The largest Russian herbivorous dinocephalians that could have produced Brontopus-sized footprints are Ulemosaurus and Deuterosaurus, but their skeletal remains are too old, being known only from the upper part of the Urzhumian (Tverdokhlebov et al. 2005). World-wide, dinocephalians had largely disappeared by the end of the Tatarian and mostly by the mid to late Tatarian (Kemp 2005). Dinocephalians are thus rejected from consideration as potential track-makers for the Russian material on stratigraphic grounds.
That leaves dicynodonts. Some of these synapsids with 0.5 m skulls (Rhachiocephalus, Aulacephalodon) are known from the uppermost beds of the Upper Permian in South Africa (Rubidge 1995). Although such truly giant dicynodonts have not been reported from Russia, the genus Vivaxosaurus (Kalandadze & Kurkin 2000) has nearly the same skull size (0.4 m) and is known from the Vyatskian of Russia.
Right: The right hand of the dicynodont Lystrosaurus drawn over the manus (hand) print of Brontopus, to scale, showing that this is probably the print-maker.
As an experiment, we scaled a dicynodont foot skeleton to 'bigfoot' size and found that this fitted more or less perfectly within a Brontopus footprint (Figure to right). Further, dicynodonts had a kind of dual mode of locomotion in which the hind limbs were held in an erect or semi-erect position, and the forelimbs sprawled somewhat, expressed memorably by Kemp (1980), who described the locomotion as akin to a man pushing a wheelbarrow: the hind limbs striding in erect, parasagittal posture and the sprawling forelimbs scrabbling along in front.

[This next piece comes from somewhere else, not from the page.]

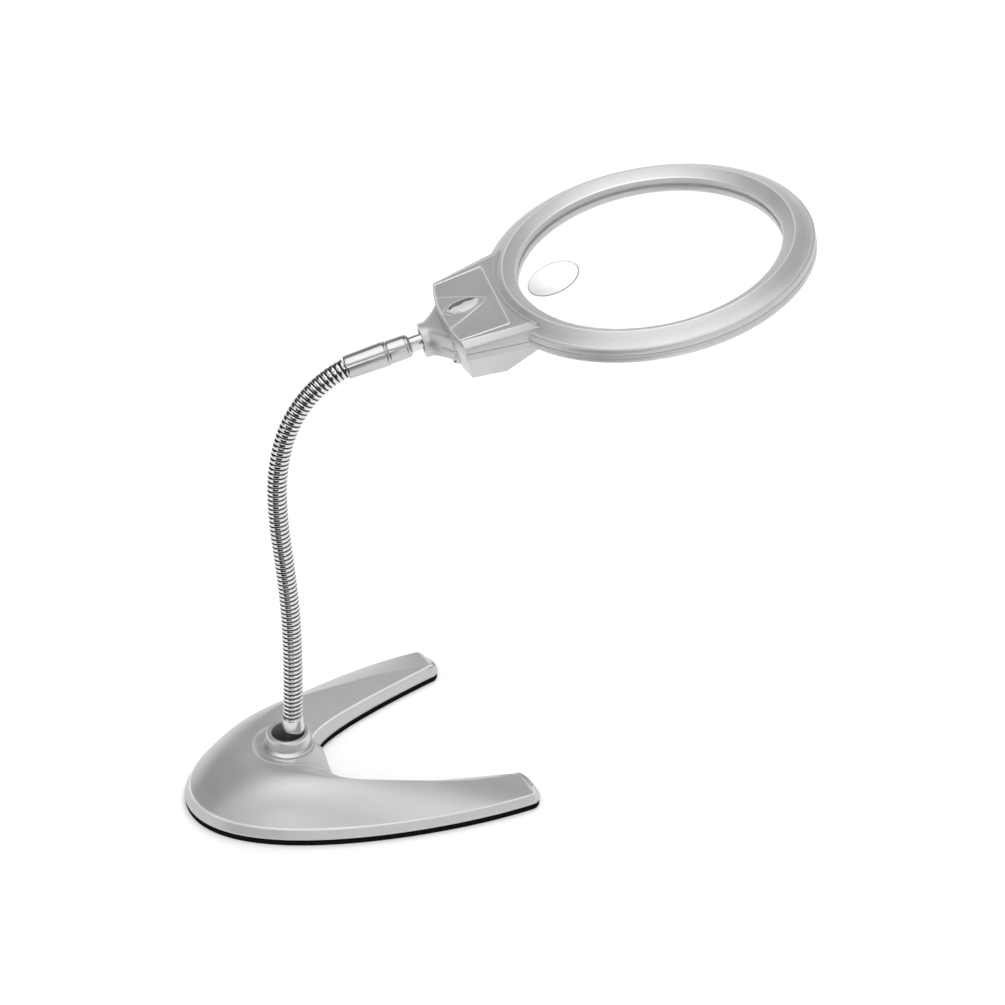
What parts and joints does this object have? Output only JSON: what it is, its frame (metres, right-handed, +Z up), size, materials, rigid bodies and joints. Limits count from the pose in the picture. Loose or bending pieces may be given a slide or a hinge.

So, even though giant skeletons of dicynodonts are not known from the terminal Permian in Russia, the tracks of 'bigfoot' appear to confirm their presence. The track-maker was then a massive herbivore, about the size of a hippopotamus, that scraped up plant material with a pair of massive tusks in its upper jaws and sliced the vegetable matter with horn-covered jaw margins. The footprints are so huge that they cannot be regarded as particularly beautiful fossils, but they have added considerably to knowledge of life just before the PT mass extinction (Surkov et al. 2007).